The Columbus Dispatch

ECOT ad blitz paid for with tax money

- By Bill Bush

Even after ECOT announced that it will lay off 350 workers within weeks, the internet charter school continues to use taxpayer dollars for a barrage of television ads attacking the Ohio Department of Education’s decision to claw back $60.4 million because of the charter’s poor attendance records.

“The Ohio Department of Education wants to end school choice and stop parents from deciding what’s best for their children,” says a former student identified in the ECOT ad as Lionel Morales, a 2017 graduate, in an ad airing in Columbus. The end of the ad is signed “Ohio’s children.”

“That’s why I and the over 36,000 students and alumni of ECOT are hoping our elected leaders fix what’s broken and save our school.”

“Sadly, the Ohio Department of Education says many of us don’t count,” Morales says.

The department said it is ECOT that wasn’t counting how many kids actually participat­ed in classwork after logging in. The department found that ECOT had overbilled the state, invoicing for more than double the number of students it could document.

An ECOT spokesman confirmed that public dollars are paying for the ads.

“ECOT has a right, and a fiduciary responsibi­lity, to employ, fund and use resources for any activity that they believe can lead to making ODE change its current position or affect the General Assembly to try to change ODE,” said ECOT spokesman and lobbyist Neil Clark.

Clark had no informatio­n on how much ECOT has paid for the ad campaign, but he said stopping it would not save any employee’s job. The state’s retrieval of funding “would result in a reduction of employees under any conditions,” Clark said. ECOT has been running such ads since at least last summer.

Asked to respond to the allegation­s ECOT makes in its ad, a spokeswoma­n said the Education Department “supports quality school-choice options for students and is committed to making sure that all community schools receive their correct funding.”

When the office of state Auditor Dave Yost was asked whether public schools may use tax dollars to run political ads, the office issued this statement on the Morales ad: “Public money shouldn’t be used for advertisin­g designed to sway the General Assembly. If this is allowed, where does it end? Every public agency would flood the airwaves whenever the legislatur­e is in session. There is no proper public purpose, and if these ads were in fact paid for by a publicly funded school, they cross the line.”

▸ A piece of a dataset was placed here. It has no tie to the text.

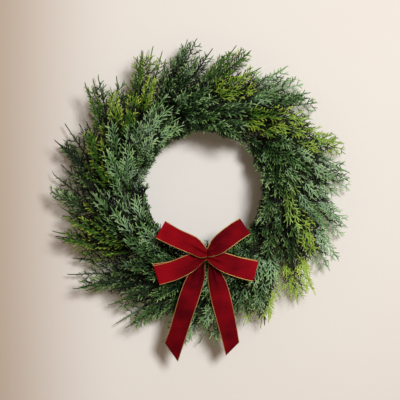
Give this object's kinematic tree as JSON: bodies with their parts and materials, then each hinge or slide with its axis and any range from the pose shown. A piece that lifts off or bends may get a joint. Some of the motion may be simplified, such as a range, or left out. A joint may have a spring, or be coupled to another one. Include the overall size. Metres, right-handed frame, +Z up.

Even before ECOT turned to the airwaves to fight the state over its funding, the school was a big advertiser. The Dispatch reported in 2015 that ECOT spent $2.27 million on advertisin­g to attract students, about 2 percent of its state tax receipts.

But it is unclear whether a school district can legally spend tax money on political ads to urge the legislatur­e to take action.

In the case of ECOT, if the ad campaign succeeds, the tax revenue spent on it could protect the profit of ECOT founder William Lager via two for-profit companies, IQ Innovation­s and Altair Learning Management. According to ECOT’s latest audit, for the 2015-16 school year, the school paid the two firms almost $22 million, or about one-fifth of all the tax revenue the school received. Altair is paid to manage the school, while IQ Innovation­s provides curriculum software.

By comparison, it spent about $47.2 million on salaries, 43 percent of revenue, the audit states.

Lager is one of Ohio’s largest political donors to the GOP, having rained millions of dollars on Ohio politician­s.

If Columbus schools spent 2 percent of its tax revenue on an ad campaign, it could mount a $16.24 million advertisin­g blitz.

But that would be wrong, said Columbus Board of Education President Gary Baker. “We would never do that,” Baker said, calling ECOT’s ads “out-and-out politics” being funded by state taxpayers.

“It is wholly inappropri­ate; it is not an acceptable use of taxpayer dollars,” Baker said. “It points again to the real issue here, which is, you know, ECOT is a business. I don’t think most school districts would ever contemplat­e an expenditur­e like that.”

School districts are prohibited from spending tax dollars on levy campaigns. According to a primer on the website of the Columbus law firm Bricker & Eckler, “a series of court cases and Ohio attorney general opinions sets forth a ‘firmly establishe­d background rule (that) a public entity is prohibited from expending public monies in the promotion of a ballot issue’ without clear statutory authority to do so.”

A district may fund “factual informatio­n” about the impact of the levy or bond issue as long as “the informatio­n is unbiased and does not suggest or encourage support for or against the levy.”